Die Design-Ausgabe von «20 Minuten» musste viel Kritik einstecken (persoenlich.com berichtete). Ein veritabler Shitstorm von empörten Lesern setzte ein, für NZZ-Medienredaktor Rainer Stadler war damit die «Grenze des Erträglichen» überschritten, wie er am Samstag schrieb (persoenlich.com berichtete).

Mit dem Risiko, mich unbeliebt zu machen, mir hat die Design-Ausgabe gefallen. Störend wäre nur, hätte man einzelne Texte wegen der Kunstflecken nicht lesen können, doch dies wäre ein technisches Problem. Grundsätzlich stellt sich die Frage: Wie viel Werbung ist überhaupt noch erlaubt, ohne dass die Moralkeule der Medienkritiker und -beobachter ins Schwingen gerät?

Das Beispiel der Design-Ausgabe zeigt, dass die Toleranzgrenze, aber auch das Verständnis für neue Werbeformen, sehr klein ist. Und dies selbst in Zeiten der Anzeigenflaute. Gerade ein Blatt wie «20 Minuten» hat mit seiner spielerischen Ausgestaltung sicherlich einen anderen Anspruch als die noble NZZ.

Meines Erachtens war diese Design-Ausgabe nicht nur kreativ, sondern auch absolut unproblematisch. Für den Leser ist ersichtlich, dass es sich um eine bezahlte Aktion handelt. Dies im Gegensatz zu vielen PR-Texten, die in den redaktionellen Teilen der Zeitungen auftauchen. Gleichzeitig ist es eine Tatsache, dass der Druck der Auftraggeber stärker geworden ist. Rainer Stadler dürfte – obwohl er es nicht kommentiert hat – auch das ganzseitige Porsche-Inserat vor einigen Monaten auf dem Titel seiner Zeitung bemerkt haben.

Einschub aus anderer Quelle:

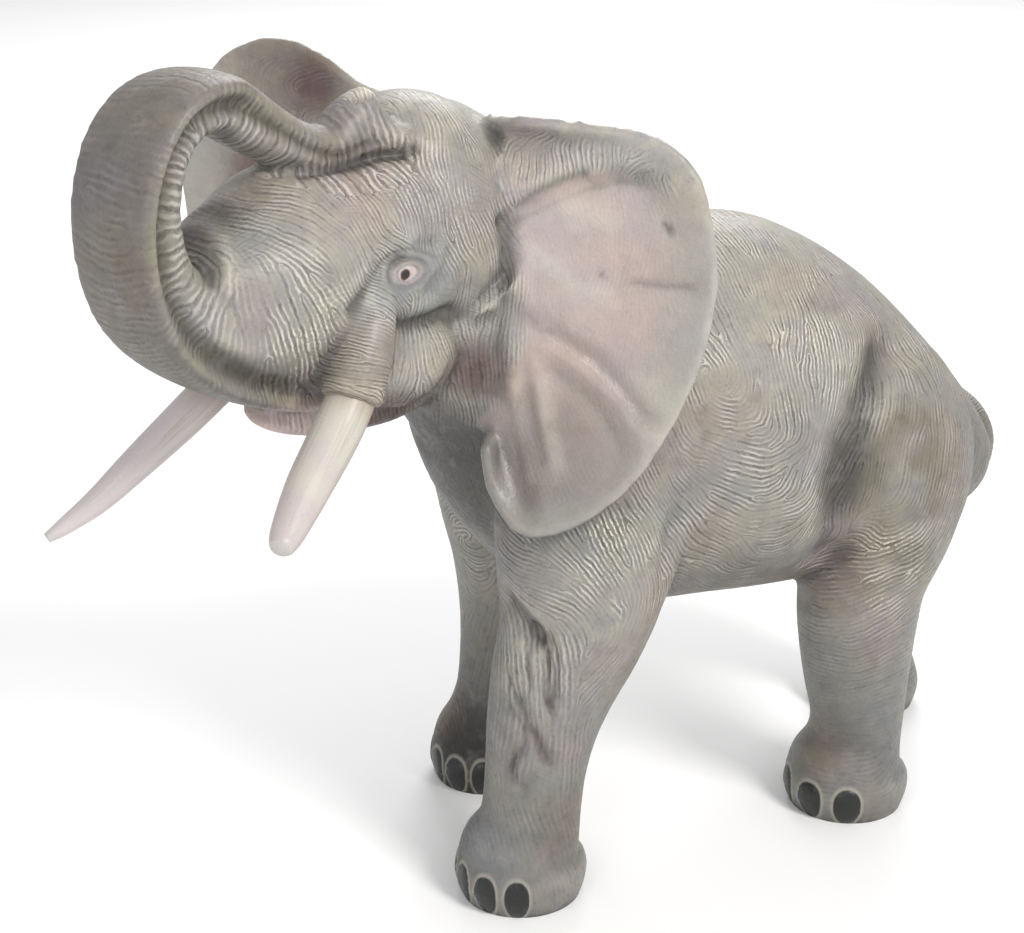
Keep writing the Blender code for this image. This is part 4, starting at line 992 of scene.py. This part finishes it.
def skin_mesh():
    """The casting with its lines and folds, and what the paint needs to know at each vertex."""
    shapes = torso() + legs() + tail() + neck() + head() + trunk() + ears()
    mesh = fused("statue_skin", shapes, VOXEL)
    relax(mesh, 24)
    carve(mesh)
    relax(mesh, 2)
    points, normal, edges = read(mesh) / UNIT, normals(mesh), edge_ends(mesh)
    coarse = len(points)
    place = regions(points, normal)
    relax(mesh, 12, weight=place["ear"] * ease(place["ear_out"], 0.7, 0.85))
    points, normal = read(mesh) / UNIT, normals(mesh)
    k1, a1, k2, a2 = headings(points, normal, place)
    psi1 = line_phase(points, edges, k1, LINE_ROUNDS)
    psi2 = line_phase(points, edges, k2, LINE_ROUNDS)
    hollow = np.zeros(coarse)
    for k in range(3):
        hollow += (mean_of_neighbours(points[:, k], edges, coarse, 12) - points[:, k]) * normal[:, k]
    for name, values in (("k1", k1), ("k2", k2), ("misc", np.column_stack([a1, a2, hollow]))):
        keep(mesh, name, "FLOAT_VECTOR", "POINT", values)
    keep(mesh, "groove", "FLOAT", "POINT", place["groove"])
    mesh = through_modifier(mesh, "SUBSURF", levels=1, render_levels=1)
    points, normal, edges = read(mesh) / UNIT, normals(mesh), edge_ends(mesh)
    count = len(points)
    k1, k2, misc = (read_layer(mesh, name, 3) for name in ("k1", "k2", "misc"))
    finer = []
    for psi, k in ((psi1, k1), (psi2, k2)):
        start = np.zeros(count, complex)
        start[:coarse] = psi
        finer.append(line_phase(points, edges, k, FINE_ROUNDS, start))
    psi1, psi2 = finer
    press = (LINE_DEPTH * misc[:, 0] * (0.5 + 0.5 * psi1.real) ** 1.5
             + CROSS_DEPTH * misc[:, 1] * (0.5 + 0.5 * psi2.real) ** 1.5
             + GROOVE_DEPTH * read_layer(mesh, "groove", 1)[:, 0])
    fine = points - normal * press[:, None]
    mesh.vertices.foreach_set("co", (fine * UNIT).ravel())
    mesh.update()
    fields = np.column_stack([psi1.real, psi1.imag, psi2.real, psi2.imag, k1, k2, misc])
    triangles = sum(len(p.vertices) - 2 for p in mesh.polygons)
    for name in ("k1", "k2", "misc", "groove"):
        mesh.attributes.remove(mesh.attributes[name])
    mesh = through_modifier(mesh, "DECIMATE", ratio=BODY_TRIANGLES / triangles)
    cut_soles(mesh)
    refine(mesh, near_eyes, 0.17, 2)
    refine(mesh, thin_places, 0.22, 1)
    refine(mesh, nail_rims, 0.24, 1)
    tree = KDTree(count)
    for i, p in enumerate(fine):
        tree.insert(p, i)
    tree.balance()
    points = read(mesh) / UNIT
    found = [tree.find_n(p, 4) for p in points]
    index = np.array([[f[1] for f in row] for row in found])
    weight = 1 / (np.array([[f[2] for f in row] for row in found]) + 0.02)
    weight /= weight.sum(axis=1, keepdims=True)
    near = fields[index]
    step = points[:, None] - fine[index]
    kept = (near * weight[:, :, None]).sum(axis=1)
    psi1 = ((near[:, :, 0] + 1j * near[:, :, 1]) * np.exp(1j * (near[:, :, 4:7] * step).sum(axis=2))
            * weight).sum(axis=1)
    psi2 = ((near[:, :, 2] + 1j * near[:, :, 3]) * np.exp(1j * (near[:, :, 7:10] * step).sum(axis=2))
            * weight).sum(axis=1)
    normal = normals(mesh)
    along, high = eye_place(to_head(points), turn_to_head(normal))
    lift, r = eye_relief(along, high)
    calm = ease(r, 1.9, 3.4)
    for axis in SHEATHS:
        q = to_head(points)
        down = unit_vector(axis[-1] - axis[0])
        up = (axis[-1] - q) @ down
        near = (along_path(q, axis) < 4.3) & (up < 3.4)
        lift = lift - near * 0.13 * (0.5 + 0.5 * np.cos(up * 2 * math.pi / 0.95)) ** 2 * ease(-up, -3.4,
                                                                                              -2.4)
    lift = np.where(r < 4, lift, np.minimum(lift, 0))
    nail = nail_place(points)
    raised = 0.14 * (1 - ease(nail, 0.8, 1.02)) - 0.10 * np.exp(-((nail - 1.1) / 0.1) ** 2)
    raised *= ease(points[:, 2], 0.0, 0.5)
    pressed, shade = strokes(points)
    moved = points + normal * (lift + raised - pressed)[:, None]
    moved[:, 2] = np.where(points[:, 2] < 1e-4, points[:, 2], np.maximum(moved[:, 2], 0.01))
    data = {"a1": kept[:, 10] * calm * ease(nail, 1.0, 1.5),
            "a2": kept[:, 11] * calm * ease(nail, 1.0, 1.5),
            "hollow": kept[:, 12], "stroke": shade, "eye": r, "eye_along": along, "eye_high": high,
            "nail": nail}
    return mesh, moved, psi1, kept[:, 4:7], psi2, kept[:, 7:10], data


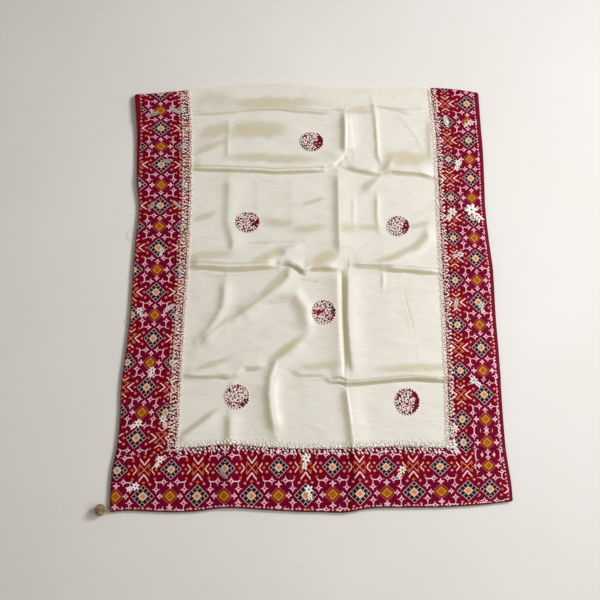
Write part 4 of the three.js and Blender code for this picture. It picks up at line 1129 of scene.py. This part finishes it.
# Sprays on the borders: centre, length, heading in degrees, share of deep colour, 1 for a flower and 0
# for a leaf.
SPRAYS = [
    (-507, 568, 42, 20, 0.9, 0), (-432, 583, 40, 150, 0.6, 0), (-452, 403, 36, 10, 0.8, 0),
    (-492, 248, 34, 60, 0.9, 0), (-412, 255, 32, 140, 0.7, 0), (-452, 98, 26, 80, 0.3, 1),
    (-507, -92, 30, 120, 0.3, 1), (-422, -82, 38, 40, 0.3, 0), (-462, -272, 30, 70, 0.1, 1),
    (-497, -425, 34, 30, 0.1, 1), (-419, -415, 34, 110, 0.3, 1), (-427, -529, 32, 60, 0.0, 1),
    (-495, -599, 34, 20, 0.0, 1), (-242, -562, 34, 130, 0.8, 0), (-12, -527, 40, 80, 0.0, 1),
    (-2, -612, 38, 100, 0.0, 1), (258, -557, 34, 60, 0.1, 1), (445, 543, 40, 100, 0.1, 0),
    (518, 536, 34, 30, 0.3, 1), (473, 391, 36, 70, 0.0, 1), (513, 228, 62, 130, 0.0, 1),
    (443, 223, 44, 60, 0.2, 1), (458, 88, 32, 20, 0.3, 1), (518, -77, 30, 100, 0.3, 1),
    (441, -69, 36, 80, 0.2, 0), (483, -302, 36, 140, 0.0, 1), (413, -442, 34, 50, 0.2, 1),
    (411, -487, 40, 120, 0.0, 1),
]


def sprays():
    """Sewn sprays: a flower of six petals over a stalk with three pairs of leaves, or a leaf of slanting
    pairs."""
    parts = []
    for x, y, length, degrees, dark, is_flower in SPRAYS:
        heading = np.radians(degrees)
        ahead = np.array([np.cos(heading), np.sin(heading)])
        k = np.arange(6)
        if is_flower:
            turn = k * np.pi / 3 + heading
            head = np.array([x, y]) + ahead * length * 0.18
            base = head + 1.5 * np.stack([np.cos(turn), np.sin(turn)], axis=-1)
            stalk = np.array([x, y]) - ahead * length * 0.08 - np.outer(k // 2, ahead) * length * 0.16
            base = np.concatenate([base, stalk])
            turn = np.r_[turn, heading + np.pi + np.where(k % 2, 0.7, -0.7)]
            petal, leaf = (length * 0.34, length * 0.2, 2.0), (length * 0.3, length * 0.13, 1.7)
            size = np.array([petal] * 6 + [leaf] * 6)
        else:
            k = np.arange(15)
            along = (k // 2) / 7
            base = np.array([x, y]) + np.outer(along - 0.5, ahead) * length
            turn = heading + np.where(k == 14, 0, np.where(k % 2, 0.62, -0.62))
            reach = length * 0.34 * np.sin(np.pi * (0.2 + 0.7 * along))
            size = np.stack([reach, np.full(15, length * 0.085), np.full(15, 1.4)], axis=1)
        u, v = flat(*base.T)
        parts.append(sewn(PETAL, u, v, turn, size, 0.1, np.clip(dark * 0.7 + jitter(len(u), 0.1), 0, 1)))
    points, faces, tones = joined(parts)
    return make("border_sprays", points, faces, IVORY, tone=tones)


spray_work = sprays()

# ---- the ball at the corner ----

BALL = {"x": -581, "y": -660, "radius": 16.5, "height": 30, "beads": 240, "bead": 3.5}


def ball():
    """Beaded ball: a core, and round it beads at even heights and turns of the golden angle."""
    count, bead = BALL["beads"], BALL["bead"]
    k = np.arange(count) + 0.5
    lat = np.arcsin(1 - 2 * k / count)
    lon = k * np.pi * (3 - np.sqrt(5))
    way = np.stack([np.cos(lat) * np.cos(lon), np.cos(lat) * np.sin(lon), np.sin(lat)], axis=-1)
    reach = np.array([BALL["radius"], BALL["radius"], BALL["height"] / 2])
    centre = np.array([BALL["x"], BALL["y"], BALL["height"] / 2])
    unit, faces = ball_shape(8, 6)
    points = centre + way[:, None] * (reach - bead * 0.5) + (unit - [0, 0, 0.5])[None] * bead
    start = np.arange(count)[:, None, None] * len(unit)
    shades = np.repeat(RANDOM.uniform(0, 1, count), len(unit))
    beads = points.reshape(-1, 3), (faces[None] + start).reshape(-1, 3), shades
    core_unit, core_faces = ball_shape(24, 14)
    core = centre + (core_unit - [0, 0, 0.5]) * 2 * (reach - bead * 0.62), core_faces, 0.9
    points, faces, tones = joined([beads, core])
    obj = make("latkan_ball", points, faces, BALL_BEADS, tone=tones)
    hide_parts("latkan")


def ball_tie():
    """The ball's knot and the short thread over to the corner of the hem."""
    knot = np.array([BALL["x"] + BALL["radius"] + 1.6, BALL["y"], BALL["height"] / 2 + 1])
    unit, faces = ball_shape(12, 8)
    bead = (unit - [0, 0, 0.5]) * 4.4 + knot, faces, 0.2
    corner = on_cloth(np.array([-HALF_WIDTH]), np.array([0.0]))[0]
    t = np.linspace(0, 1, 14)[:, None]
    start, end = knot + [0.6, -1.4, 0.3], corner + [-0.6, -1.2, 1.6]
    path = start + (end - start) * t + np.array([0, -0.8, 1.6]) * np.sin(np.pi * t)
    loop = (*tube(path, 0.7, 8), 0.6)
    second = (*tube(path + [0.5, 0.9, -0.9], 0.6, 8), 0.3)
    points, faces, tones = joined([bead, loop, second])
    obj = make("latkan_tie", points, faces, BALL_BEADS, tone=tones)
    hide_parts("latkan_knot", "latkan_thread")


ball()
ball_tie()

# ---- floor, light and camera ----

FLOOR_REACH = 6.0


def floor():
    """A pale plastered floor with faint uneven patches, and painted shade that dulls it away from the cloth.
    """
    finish = Finish("pale plaster", 0.85, Specular_IOR_Level=0.2)
    place = finish.node("ShaderNodeTexCoord").outputs["Object"]
    cloud = finish.noise(place, 2.2, 3.0)
    pale = finish.mixed(cloud, rgb(229, 224, 217), rgb(239, 235, 230))
    length = finish.node("ShaderNodeVectorMath", links={0: place}, operation="LENGTH")
    # Painted shade: darker away from the middle of the floor.
    away = finish.ramped(finish.number(length.outputs["Value"]), 0.7, 1.5)
    finish.link(finish.mixed(away * 0.4, pale, rgb(200, 196, 190)), "Base Color")
    finish.bump(finish.noise(place, 60.0, 4.0), 0.15, 0.001)
    mesh = bpy.data.meshes.new("floor")
    corners = [(-1, -1), (1, -1), (1, 1), (-1, 1)]
    mesh.from_pydata([(x * FLOOR_REACH, y * FLOOR_REACH, 0) for x, y in corners], [], [(0, 1, 2, 3)])
    mesh.materials.append(finish.material)
    obj = bpy.data.objects.new("floor", mesh)
    bpy.context.collection.objects.link(obj)


# Lights: place, size, power and colour.
LIGHTS = {
    "key": ((4.0, 1.6, 3.2), 1.5, 224, (0.957, 0.985, 1.028)),
    "fill": ((3.2, -1.0, 3.0), 1.8, 51, (0.967, 0.99, 1.022)),
}


def soft_light(name, place, size, watts, colour):
    """A square soft box at place, turned to face the middle of the floor."""
    lamp = bpy.data.lights.new(name, "AREA")
    lamp.size = size
    lamp.energy = watts
    lamp.color = colour
    obj = bpy.data.objects.new(name, lamp)
    way = -np.array(place, float)
    obj.location = place
    flatways = np.hypot(way[0], way[1])
    obj.rotation_euler = (np.arctan2(flatways, -way[2]), 0, np.arctan2(way[1], way[0]) - np.pi / 2)
    bpy.context.collection.objects.link(obj)


CAMERA_PLACE = -0.027, -0.607, 2.0421
CAMERA_TILT = 15.2
LENS, SENSOR = 42.0, 36.0


def camera():
    """Camera above the hem, tilted a little up the cloth."""
    lens = bpy.data.cameras.new("camera")
    lens.lens = LENS
    lens.sensor_width = SENSOR
    obj = bpy.data.objects.new("camera", lens)
    obj.location = CAMERA_PLACE
    obj.rotation_euler = (np.radians(CAMERA_TILT), 0, 0)
    bpy.context.collection.objects.link(obj)
    bpy.context.scene.camera = obj


SKY_COLOUR, SKY_STRENGTH = (1, 0.945, 0.85, 1), 0.3


def sky():
    """Even, warm light from all round."""
    world = bpy.data.worlds.new("studio")
    bpy.context.scene.world = world
    world.use_nodes = True
    background = world.node_tree.nodes["Background"]
    background.inputs["Color"].default_value = SKY_COLOUR
    background.inputs["Strength"].default_value = SKY_STRENGTH


floor()
for light, settings in LIGHTS.items():
    soft_light(light, *settings)
camera()
sky()
bpy.context.scene.view_settings.view_transform = "Standard"
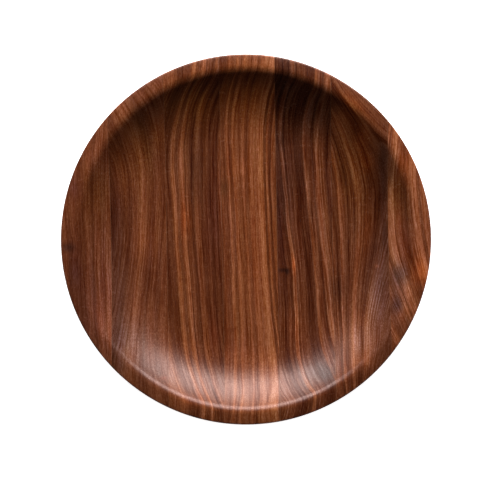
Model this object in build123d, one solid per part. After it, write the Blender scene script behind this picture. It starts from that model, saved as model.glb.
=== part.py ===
from build123d import *
import math
import os

# An offering plate: a shallow round dish, turned from a blank of seven wooden staves that are glued edge to
# edge. All sizes are in millimetres and all slopes are in degrees from level.
# The origin is the centre of the foot's resting face. +Z is up, and the staves and their grain run along Y.

# The dish
plate_diameter = 305.0
overall_height = 36.0
rim_width = 9.0  # from the top of the ridge out to the widest edge
well_depth = 24.0  # from the top of the ridge down to the floor of the well
foot_diameter = 204.0
foot_ring_width = 13.0
foot_recess = 2.0  # the underside inside the foot ring is cut back by this much

# The blank
stave_width = 46.0
stave_count = 7
joint_offset = 3.0  # the middle stave's centre line lies this far to +X of the dish's axis
glue_thickness = 0.12

# The inside of the wall is one cove that rises from the floor, and it rolls over a soft ridge into the rim
wall_slope = 47.0  # where the cove meets the ridge
ridge_round = 9.0

# The rim is crowned and falls a little outwards to a small round at the widest edge
rim_slope_at_ridge = 3.0
rim_slope_at_edge = 9.0
edge_round = 1.5

# The outside of the wall turns in under the rim and flattens towards the foot
shoulder_radius = 16.0
shoulder_slope = 36.0  # where the shoulder meets the underside
underside_radius = 100.0
foot_chamfer = 0.8

plate_radius = plate_diameter / 2
foot_radius = foot_diameter / 2
floor_height = overall_height - well_depth


def sine(slope):
    return math.sin(math.radians(slope))


def cosine(slope):
    return math.cos(math.radians(slope))


def inside_edges():
    """The inside of the section, from the axis along the floor and up the cove to the ridge."""
    cove_radius = well_depth / (1 - cosine(wall_slope)) - ridge_round
    floor_radius = plate_radius - rim_width - (cove_radius + ridge_round) * sine(wall_slope)
    floor = Line((0, floor_height), (floor_radius, floor_height))
    cove = JernArc(floor @ 1, floor % 1, cove_radius, wall_slope)
    return [floor, cove]


def rim_edges(cove):
    """The ridge, the crown of the rim and the round at the widest edge, from the top of the cove."""
    ridge_run = ridge_round * sine(rim_slope_at_ridge)
    edge_run = edge_round * (1 - sine(rim_slope_at_edge))
    crown_run = rim_width - ridge_run - edge_run
    crown_radius = crown_run / (sine(rim_slope_at_edge) - sine(rim_slope_at_ridge))

    ridge = JernArc(cove @ 1, cove % 1, ridge_round, -wall_slope - rim_slope_at_ridge)
    crown = JernArc(ridge @ 1, ridge % 1, crown_radius, rim_slope_at_ridge - rim_slope_at_edge)
    edge = JernArc(crown @ 1, crown % 1, edge_round, rim_slope_at_edge - 90)
    return [ridge, crown, edge]


def outside_edges(edge):
    """The outside of the wall, from the widest edge in to where it meets the foot."""
    shoulder = JernArc(edge @ 1, edge % 1, shoulder_radius, shoulder_slope - 90)
    run_to_foot = (shoulder @ 1).X - foot_radius
    slope_at_foot = math.degrees(math.asin(sine(shoulder_slope) - run_to_foot / underside_radius))
    underside = JernArc(shoulder @ 1, shoulder % 1, underside_radius, slope_at_foot - shoulder_slope)
    return [shoulder, underside]


def foot_edges(underside):
    """The foot ring with its chamfered corners, and the recess inside it, back to the axis."""
    recess_radius = foot_radius - foot_ring_width
    corners = [
        underside @ 1,
        (foot_radius, foot_chamfer),
        (foot_radius - foot_chamfer, 0),
        (recess_radius + foot_chamfer, 0),
        (recess_radius, foot_chamfer),
        (recess_radius, foot_recess),
        (0, foot_recess),
        (0, floor_height),
    ]
    return Polyline(corners).edges()


def dish():
    """The whole dish as one turned shape, before the joints part it into staves."""
    inside = inside_edges()
    rim = rim_edges(inside[-1])
    outside = outside_edges(rim[-1])
    foot = foot_edges(outside[-1])
    section = make_face([*inside, *rim, *outside, *foot])
    return revolve(Plane.XZ * section, Axis.Z)


def slice_along_x(shape, low, high):
    """The part of a shape that lies between two planes square to X."""
    depth = plate_diameter + 10
    height = overall_height + 10
    slab = Box(high - low, depth, height, align=(Align.MIN, Align.CENTER, Align.CENTER))
    return shape & Pos(low, 0, overall_height / 2) * slab


def joint_positions():
    """The X of each glued joint, from the left of the plate to the right."""
    leftmost = joint_offset - stave_width * (stave_count - 2) / 2
    return [leftmost + stave_width * number for number in range(stave_count - 1)]


os.makedirs("parts", exist_ok=True)
turned = dish()
joints = joint_positions()

# The end staves reach past the plate's edge, so their outer bound is only the edge of the dish
past_edge = plate_radius + 1
lows = [-past_edge] + [joint + glue_thickness / 2 for joint in joints]
highs = [joint - glue_thickness / 2 for joint in joints] + [past_edge]

for number, (low, high) in enumerate(zip(lows, highs), start=1):
    export_step(slice_along_x(turned, low, high), f"parts/stave_{number}.step")

for number, joint in enumerate(joints, start=1):
    film = slice_along_x(turned, joint - glue_thickness / 2, joint + glue_thickness / 2)
    export_step(film, f"parts/glue_line_{number}.step")
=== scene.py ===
from math import asin, ceil, cos, degrees, e, pi, radians, sin, tan

import bmesh
import bpy
from mathutils import Matrix, Vector


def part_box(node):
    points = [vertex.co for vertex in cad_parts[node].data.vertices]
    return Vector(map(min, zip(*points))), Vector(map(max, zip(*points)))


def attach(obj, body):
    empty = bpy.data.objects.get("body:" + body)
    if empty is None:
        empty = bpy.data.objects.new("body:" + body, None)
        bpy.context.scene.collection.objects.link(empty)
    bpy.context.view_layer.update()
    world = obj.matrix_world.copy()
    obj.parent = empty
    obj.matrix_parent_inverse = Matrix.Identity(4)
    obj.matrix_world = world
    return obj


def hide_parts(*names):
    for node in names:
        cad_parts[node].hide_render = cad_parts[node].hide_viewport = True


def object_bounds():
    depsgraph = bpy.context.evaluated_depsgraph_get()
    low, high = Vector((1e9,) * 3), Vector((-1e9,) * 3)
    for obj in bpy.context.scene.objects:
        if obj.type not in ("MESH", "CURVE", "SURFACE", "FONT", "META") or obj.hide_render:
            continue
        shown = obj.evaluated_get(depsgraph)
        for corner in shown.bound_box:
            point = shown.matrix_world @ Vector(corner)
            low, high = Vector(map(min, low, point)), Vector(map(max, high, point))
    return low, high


# An offering plate of seven walnut staves with a glue line between each two, on a pale table under one
# broad soft light. Lengths are in metres and slopes in degrees, except in the grain, which is in
# millimetres.
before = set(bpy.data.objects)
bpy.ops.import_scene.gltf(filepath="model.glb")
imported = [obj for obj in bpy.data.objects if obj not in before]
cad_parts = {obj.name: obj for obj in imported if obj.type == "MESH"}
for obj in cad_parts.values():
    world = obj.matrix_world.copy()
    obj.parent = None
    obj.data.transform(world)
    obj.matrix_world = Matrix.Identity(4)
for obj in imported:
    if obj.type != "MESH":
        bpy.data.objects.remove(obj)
cad_low, cad_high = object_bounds()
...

Es ist ein weiterer Fakt, dass Werbeeinnahmen auch Journalistenlöhne und damit guten Journalismus garantieren. Dies mag vielen Medienkritikern nicht gefallen, falsch ist es deswegen nicht. Es bleibt wirklich zu hoffen, dass das «Projekt R» funktioniert. Als mögliche Alternative. Wir alle anderen «Normalsterblichen» müssen – oder dürfen – bis dahin weiterhin von Werbung leben. Was aber keineswegs schlecht sein muss.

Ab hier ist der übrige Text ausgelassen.